The Sun Belt is certainly ripe for a drastic self-determined change, meaning one that’s not being executed just to keep the conference alive. The great Sun Belt schism happened in the off-season of 1991, when most of the conference’s members bolted for other leagues and the remaining schools had to merge with the American South Conference to keep the Sun Belt in existence. Since that time, the Sun Belt has had more than one representative — its conference tournament winner — in the Big Dance exactly three times: 2008 (#10 South Alabama, at large; #12 Western Kentucky, auto), 1994 (#11 Western Kentucky, at large; #11 Louisiana-Lafayette, auto), and 1993 (#7 Western Kentucky, auto; #8 New Orleans, at large). Note that long drought, there — the span from 1995 to 2007 represents thirteen consecutive tournaments in which the Sun Belt was a single-bid league. And they logged only one win in that interval (#8 Western Kentucky def. #9 Michigan, 1995). In terms of actual conference RPI, the Sun Belt finished last year at its 10-year nadir of 22nd out of 32 conferences, averaging a year-end rank of 17.5 over that time period.
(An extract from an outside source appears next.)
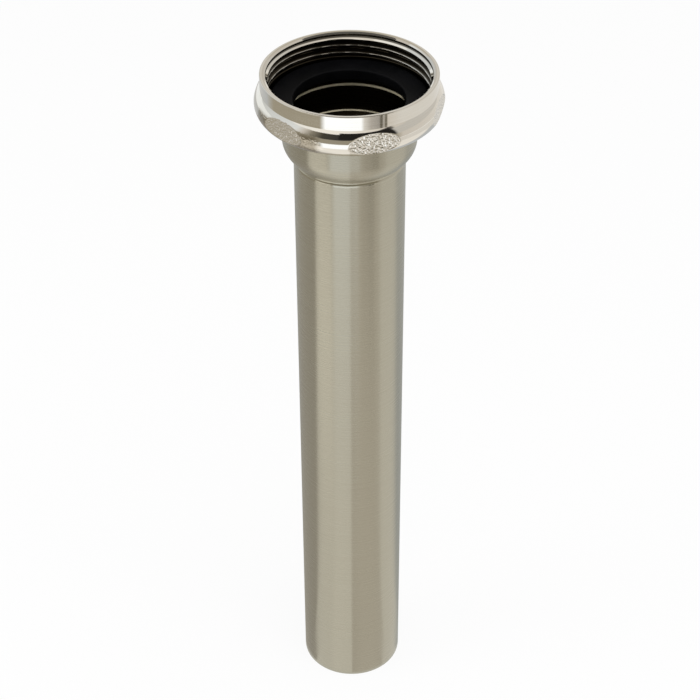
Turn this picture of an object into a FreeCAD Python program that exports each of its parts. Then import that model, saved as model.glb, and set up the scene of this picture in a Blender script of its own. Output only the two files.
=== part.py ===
"""Flanged tail pipe for a basin waste, with its coupling nut and sealing washer.

Millimetres, +Z up the pipe. The origin is the centre of the cut lower end.
"""

import FreeCAD, Part
import math
import os

import Sketcher

SIZES = [
    ("pipe_length", 210, "cut end to the top of the flange"),
    ("tube_diameter", 31.75, "outside of the long straight tube"),
    ("tube_wall", 0.9, "wall of the tube, bell and flange"),
    ("bell_diameter", 38.1, "outside of the wide top of the pipe"),
    ("bell_depth", 8.8, "top of the flange down to the start of the shoulder"),
    ("shoulder_radius", 7, "outside curve that brings the bell in to the tube"),
    ("flange_rim", 1.85, "how far the flange stands out from the bell"),
    ("flange_bend", 0.5, "curve under the flange"),
    ("washer_thickness", 3.2, "flat rubber washer"),
    ("washer_hole", 31.4, "washer's hole"),
    ("washer_clearance", 0.22, "between the washer's edge and the thread's crests"),
    ("washer_edge", 0.35, "round on the washer's edges"),
    ("thread_minor", 44.85, "inside diameter over the nut's thread crests"),
    ("nut_height", 14.2, "nut, underside to rim"),
    ("nut_floor", 1.9, "thickness of the nut's inward lip"),
    ("seat_gap", 0.3, "nut's lip to the flange above it"),
    ("lip_gap", 0.45, "nut's lip to the bell inside it"),
    ("flange_gap", 0.5, "flange's edge to the corner of the nut's floor"),
    ("floor_corner", 1.2, "height of the sloping corner inside the nut"),
    ("relief_depth", 0.5, "relief below the thread, deeper than the crests"),
    ("relief_margin", 0.2, "top of the relief above the washer"),
    ("mouth_step", 0.7, "plain wall of the nut's mouth, outside the crests"),
    ("mouth_depth", 1.05, "rim down to the foot of that wall"),
    ("mouth_cone", 0.8, "height of the cone from that wall in to the crests"),
    ("mouth_bevel", 0.75, "bevel at the top of that wall, across"),
    ("bevel_depth", 0.45, "bevel at the top of that wall, down"),
    ("collar_wall", 2.34, "nut's collar, from the crests to the outside"),
    ("collar_height", 4.1, "plain collar above the bulge"),
    ("collar_edge", 0.2, "round on the rim's outer edge"),
    ("bulge_rise", 1.7, "how far the bulge stands out from the collar"),
    ("bulge_middle", 5.8, "height of the bulge's widest line"),
    ("bulge_underside", 4.2, "curve below the widest line"),
    ("foot_land", 1.0, "flat ring under the nut, round its hole"),
    ("flat_cut", 1.0, "depth of each flat into the bulge"),
    ("flat_count", 6, "flats round the bulge"),
    ("flat_turn", 45, "direction of the first flat, degrees from +X"),
]

BELL = "(Sizes.bell_diameter / 2)"
TUBE = "(Sizes.tube_diameter / 2)"
WALL = "Sizes.tube_wall"
CREST = "(Sizes.thread_minor / 2)"
FLANGE = f"({BELL} + Sizes.flange_rim)"
COLLAR = f"({CREST} + Sizes.collar_wall)"
BULGE = f"({COLLAR} + Sizes.bulge_rise)"
FLAT = f"({BULGE} - Sizes.flat_cut)"
HOLE = f"({BELL} + Sizes.lip_gap)"
WASHER = f"({CREST} - Sizes.washer_clearance)"

doc = FreeCAD.newDocument("tail_pipe")
sheet = doc.addObject("Spreadsheet::Sheet", "Sizes")
for row, (alias, value, note) in enumerate(SIZES, start=1):
    sheet.set(f"A{row}", note)
    sheet.set(f"B{row}", str(value))
    sheet.setAlias(f"B{row}", alias)
doc.recompute()


def number(expression):
    """Present value of an expression in the sheet's names."""
    return float(sheet.evalExpression(expression))


def plane(body, role):
    """One of a body's own origin planes."""
    return next(item for item in body.Origin.OriginFeatures if item.Role == role)


def new_sketch(body, name, role):
    sketch = body.newObject("Sketcher::SketchObject", name)
    sketch.AttachmentSupport = [(plane(body, role), "")]
    sketch.MapMode = "FlatFace"
    return sketch


def bind(sketch, kind, place, expression):
    """Adds one constraint and ties its value to the sheet."""
    index = sketch.addConstraint(Sketcher.Constraint(kind, *place, number(expression)))
    sketch.setExpression(f"Constraints[{index}]", expression)


def arc_through(start, end, radius, side):
    """Arc from start to end with its centre on the left (+1) or right (-1) of that line."""
    chord = end - start
    rise = math.sqrt(radius**2 - (chord.Length / 2) ** 2)
    left = FreeCAD.Vector(-chord.y, chord.x, 0).normalize()
    centre = (start + end) / 2 + left * rise * side
    first = math.atan2(start.y - centre.y, start.x - centre.x)
    last = math.atan2(end.y - centre.y, end.x - centre.x)
    circle = Part.Circle(centre, FreeCAD.Vector(0, 0, 1), radius)
    if side > 0:
        return Part.ArcOfCircle(circle, first, last)
    return Part.ArcOfCircle(circle, last, first)


def draw_outline(sketch, corners):
    """Closed outline through corners given as (across, up) or (across, up, radius, side).

    The second form reaches its corner by an arc from the corner before it.
    """
    points = [FreeCAD.Vector(number(c[0]), number(c[1]), 0) for c in corners]
    ends = []
    for index, corner in enumerate(corners):
        start, end = points[index - 1], points[index]
        if len(corner) == 2:
            edge = sketch.addGeometry(Part.LineSegment(start, end))
            ends.append((edge, 1, 2))
            continue
        edge = sketch.addGeometry(arc_through(start, end, number(corner[2]), corner[3]))
        ends.append((edge, 1, 2) if corner[3] > 0 else (edge, 2, 1))
    for index, corner in enumerate(corners):
        edge, _, last = ends[index]
        following, first, _ = ends[(index + 1) % len(ends)]
        sketch.addConstraint(Sketcher.Constraint("Coincident", edge, last, following, first))
        bind(sketch, "DistanceX", (-1, 1, edge, last), corner[0])
        if corner[1] == "0":
            sketch.addConstraint(Sketcher.Constraint("PointOnObject", edge, last, -1))
        else:
            bind(sketch, "DistanceY", (-1, 1, edge, last), corner[1])
        if len(corner) == 4:
            bind(sketch, "Radius", (edge,), corner[2])


def turn(body, name, corners):
    """Solid of revolution about the pipe's axis."""
    sketch = new_sketch(body, name + "Outline", "XZ_Plane")
    draw_outline(sketch, corners)
    solid = body.newObject("PartDesign::Revolution", name)
    solid.Profile = sketch
    solid.ReferenceAxis = (sketch, ["V_Axis"])
    solid.Angle = 360
    doc.recompute()
    return solid


def new_body(node):
    body = doc.addObject("PartDesign::Body", node)
    body.Label = node
    return body


def make_pipe():
    """Thin pipe: cut tube, rounded shoulder, wider bell, and a flange turned out at the top."""
    top = "Sizes.pipe_length"
    bend = "Sizes.flange_bend"
    start = f"({top} - Sizes.bell_depth)"
    radius = "Sizes.shoulder_radius"
    off_centre = f"({TUBE} - {BELL} + {radius})"
    crease = f"({start} - sqrt({radius}^2 - {off_centre}^2))"
    inner_crease = f"({start} - sqrt(({radius} - {WALL})^2 - ({off_centre} - {WALL})^2))"
    neck = f"({top} - {WALL} - {bend})"
    body = new_body("tail_pipe")
    turn(body, "PipeWall", [
        (f"{TUBE} - {WALL}", "0"),
        (TUBE, "0"),
        (TUBE, crease),
        (BELL, start, radius, 1),
        (BELL, neck),
        (f"{BELL} + {bend}", f"{top} - {WALL}", bend, -1),
        (FLANGE, f"{top} - {WALL}"),
        (FLANGE, top),
        (f"{BELL} + {bend}", top),
        (f"{BELL} - {WALL}", neck, f"{bend} + {WALL}", 1),
        (f"{BELL} - {WALL}", start),
        (f"{TUBE} - {WALL}", inner_crease, f"{radius} - {WALL}", -1),
    ])
    return body


def make_washer():
    """Flat rubber washer lying on the flange."""
    hole = "(Sizes.washer_hole / 2)"
    edge = "Sizes.washer_edge"
    thick = "Sizes.washer_thickness"
    body = new_body("sealing_washer")
    turn(body, "WasherRing", [
        (f"{hole} + {edge}", "0", edge, 1),
        (f"{WASHER} - {edge}", "0"),
        (WASHER, edge, edge, 1),
        (WASHER, f"{thick} - {edge}"),
        (f"{WASHER} - {edge}", thick, edge, 1),
        (f"{hole} + {edge}", thick),
        (hole, f"{thick} - {edge}", edge, 1),
        (hole, edge),
    ])
    body.setExpression("Placement.Base.z", "Sizes.pipe_length")
    return body


def make_nut():
    """Cast nut: plain collar over a rounded bulge, with a lip at the bottom that catches the flange."""
    rim = "Sizes.nut_height"
    floor = "Sizes.nut_floor"
    middle = "Sizes.bulge_middle"
    under = "Sizes.bulge_underside"
    foot = f"({HOLE} + Sizes.foot_land)"
    centre = f"({BULGE} - {under})"
    reach = f"sqrt(({foot} - {centre})^2 + {middle}^2)"
    aim = f"(atan2(-{middle}; {foot} - {centre}) + acos({under} / {reach}))"
    shelf = f"({rim} - Sizes.collar_height)"
    over = f"((Sizes.bulge_rise^2 + ({shelf} - {middle})^2) / (2 * Sizes.bulge_rise))"
    relief = f"({CREST} + Sizes.relief_depth)"
    mouth = f"({CREST} + Sizes.mouth_step)"
    seat = f"({floor} + Sizes.seat_gap + {WALL} + Sizes.washer_thickness)"
    groove = f"({seat} + Sizes.relief_margin)"
    edge = "Sizes.collar_edge"
    body = new_body("coupling_nut")
    turn(body, "NutBlank", [
        (HOLE, "0"),
        (foot, "0"),
        (f"{centre} + {under} * cos({aim})", f"{middle} + {under} * sin({aim})"),
        (BULGE, middle, under, 1),
        (COLLAR, shelf, over, 1),
        (COLLAR, f"{rim} - {edge}"),
        (f"{COLLAR} - {edge}", rim, edge, 1),
        (f"{mouth} + Sizes.mouth_bevel", rim),
        (mouth, f"{rim} - Sizes.bevel_depth"),
        (mouth, f"{rim} - Sizes.mouth_depth"),
        (CREST, f"{rim} - Sizes.mouth_depth - Sizes.mouth_cone"),
        (CREST, f"{groove} + Sizes.relief_depth"),
        (relief, groove),
        (relief, f"{floor} + Sizes.floor_corner"),
        (f"{FLANGE} + Sizes.flange_gap", floor),
        (HOLE, floor),
    ])
    cut_flats(body)
    body.setExpression("Placement.Base.z", f"Sizes.pipe_length - {WALL} - Sizes.seat_gap - {floor}")
    body.Placement.Rotation = FreeCAD.Rotation(FreeCAD.Vector(0, 0, 1), number("Sizes.flat_turn"))
    body.setExpression("Placement.Rotation.Angle", "Sizes.flat_turn")
    return body


def cut_flats(body):
    """Flats cut round the bulge, short of the collar above it."""
    sketch = new_sketch(body, "FlatOutline", "XY_Plane")
    draw_outline(sketch, [
        (FLAT, f"-{BULGE}"),
        (f"{BULGE} + Sizes.bulge_rise", f"-{BULGE}"),
        (f"{BULGE} + Sizes.bulge_rise", BULGE),
        (FLAT, BULGE),
    ])
    before = body.Shape.Volume
    pocket = body.newObject("PartDesign::Pocket", "Flat")
    pocket.Profile = sketch
    pocket.Type = "ThroughAll"
    pocket.Reversed = True
    doc.recompute()
    first_cut = before - body.Shape.Volume
    pattern = body.newObject("PartDesign::PolarPattern", "Flats")
    pattern.Originals = [pocket]
    pattern.Axis = (sketch, ["N_Axis"])
    pattern.Angle = 360
    pattern.setExpression("Occurrences", "Sizes.flat_count")
    body.Tip = pattern
    doc.recompute()
    all_cuts = before - body.Shape.Volume
    if not all_cuts >= first_cut > 0:
        raise ValueError("the flats don't cut the bulge")


def check(bodies):
    """Stops before anything is written if an object failed or a solid isn't sound."""
    failed = [item.Name for item in doc.Objects if {"Invalid", "Error"} & set(item.State)]
    if failed:
        raise ValueError(f"not recomputed: {failed}")
    for body in bodies:
        if body.Shape.isNull() or not body.Shape.isValid() or len(body.Shape.Solids) != 1:
            raise ValueError(f"{body.Label} is not one sound solid")


pieces = [make_pipe(), make_washer(), make_nut()]
doc.recompute()
check(pieces)
os.makedirs("parts", exist_ok=True)
for piece in pieces:
    piece.Shape.exportStep(f"parts/{piece.Label}.step")
    print(piece.Label, round(piece.Shape.Volume, 1), "mm3")
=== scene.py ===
import math

import bpy
import numpy as np
from mathutils import Matrix, Vector


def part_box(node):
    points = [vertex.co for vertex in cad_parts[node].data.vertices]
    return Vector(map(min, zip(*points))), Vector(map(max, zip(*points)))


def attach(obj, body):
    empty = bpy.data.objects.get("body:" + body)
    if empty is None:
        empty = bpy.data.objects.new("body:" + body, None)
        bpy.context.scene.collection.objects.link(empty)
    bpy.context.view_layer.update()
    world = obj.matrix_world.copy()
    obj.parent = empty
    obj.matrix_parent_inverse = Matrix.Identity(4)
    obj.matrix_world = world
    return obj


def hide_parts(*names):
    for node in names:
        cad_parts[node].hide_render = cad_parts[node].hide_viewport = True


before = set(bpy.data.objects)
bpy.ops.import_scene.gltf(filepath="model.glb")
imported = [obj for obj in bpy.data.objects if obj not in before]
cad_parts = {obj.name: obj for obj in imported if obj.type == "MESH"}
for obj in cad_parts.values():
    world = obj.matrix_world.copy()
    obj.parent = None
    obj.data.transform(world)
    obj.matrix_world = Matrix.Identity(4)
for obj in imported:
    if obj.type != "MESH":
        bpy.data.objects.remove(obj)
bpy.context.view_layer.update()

MM = 0.001

# Heights in millimetres above the pipe's cut end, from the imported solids.
PIPE_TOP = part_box("tail_pipe")[1].z / MM
WASHER_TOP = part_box("sealing_washer")[1].z / MM
NUT_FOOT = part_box("coupling_nut")[0].z / MM
NUT_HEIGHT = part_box("coupling_nut")[1].z / MM - NUT_FOOT

# The pipe's section, in millimetres: radii from the axis, walls, rounds and heights.
TUBE = 15.875
WALL = 0.9
BELL = 19.05
BELL_START = PIPE_TOP - 8.8
SHOULDER = 7.0
SHOULDER_CENTRE = (BELL - SHOULDER, BELL_START)
FLANGE = 20.9
FLANGE_BEND = 0.5
NECK = PIPE_TOP - WALL - FLANGE_BEND
CUT_EDGE = 0.12
RIM_EDGE = 0.2
PIPE_COLUMNS = 384

# The spun crease under the shoulder: the tube leans in, and a small hollow round follows.
CREASE_DIP = 0.2
CREASE_RAMP = 1.0
CREASE_FILLET = 1.0

# Heights of the polished crease and of the two painted highlight bands in the bore, in millimetres.
CREASE_BAND = (PIPE_TOP - 16.2, PIPE_TOP - 15.3)
PAINTED_GLEAM_BAND = (PIPE_TOP - 3, PIPE_TOP - 2.5)
PAINTED_FOOT_GLEAM_BAND = (PIPE_TOP - 11, PIPE_TOP - 10.9)
BAND_FADE = 0.3

# The nut's outside, in millimetres: radii, rounds, and heights above its foot.
HOLE = 19.5
HOLE_EDGE = 0.1
FOOT = 20.5
BULGE = 26.465
MIDDLE = 5.8
UNDERSIDE = 4.2
SHELF = 10.1
COLLAR = 24.765
COLLAR_EDGE = 0.2
COLLAR_MARGIN = 0.06
LIP_SLOPE = 0.06
NUT_COLUMNS = 960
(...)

Though one has to commend the good intentions of the Sun Belt’s honchos and what they’re trying to accomplish with the new rules, the member schools might find them difficult ones with which to comply. Teams from the major conferences don’t exactly jump at the chance to play home-and-home games with schools from smaller conferences in consecutive years, preferring instead to host the smaller school one year (almost always an automatic win for the big school) and cut them a big check instead of returning the favor by traveling to the smaller school’s gym the next year and giving them the chance to swing up at the big program on home ground. In order to adhere to the new rules, then, Sun Belt teams might find themselves playing more road games against higher profile opponents, which, as much as it might beef up their bank accounts by snagging lots of guarantees, can’t be good for winning percentages (a rather large component of a team’s RPI). Reaching that national average of 5,038 fans in attendance won’t be easy, either, since the average attendance over all games played by Sun Belt teams last year was a mere 2,451, a number that would have to more than double to reach the desired level.
This isn’t a mindless action by the Sun Belt. There is some prior evidence that, if the goal is to raise conference RPI, what the Sun Belt is doing actually works. This very league has tried this before, instituting similar scheduling requirements from 2003 to 2005 which resulted in a year-end RPI rank of 13th in 2005 — its best result over the last ten seasons. Before the 2001-02 season, the Missouri Valley Conference gave its member schools $50,000 apiece if they finished the season in the top half of the RPI rankings, or if their non-conference opponents did the same. In 2001-02, the MVC’s RPI ended the season ranked 14th. For the last six seasons, the conference has finished the season with an RPI between 6th and 9th. Because the MVC’s schools had improved their non-conference scheduling so much, the incentives were discontinued after two years.
The most important question is the one Katz raises at the end of the linked article above, and that’s whether or not a good conference RPI matters to the NCAA when it comes to which individual teams are in or out. Last season, NCAA selection committee chairman Dan Guerrero stated that, while the RPI of each individual team means a lot, any metric that compares one conference to another is “not a factor,” and was “no longer on the team sheet,” that single sheet of paper with all the numerical data summarizing a squad’s achievements that’s used by the committee when they create the bracket every year. The MVC’s RPI may have improved since they incentivized their teams back in 2001, but even though they spiked with four NCAA Tournament teams in 2006, they’ve been a one-bid league for the past four tournaments despite a conference RPI in the top ten. During the years that the Sun Belt previously attempted similar measures to the ones they’ve just introduced, they were never better than a one-bid/zero-win league.
The thinking here is that a rising tide will lift all boats, that if the Sun Belt’s profile starts to measure up better when compared to other conferences as evidenced by a rising conference RPI ranking, then good things will follow — but what are those good things? That conference RPI number might look nice, but if it doesn’t lead to more NCAA Tournament bids and therefore more NCAA Tournament wins…is it really worth it?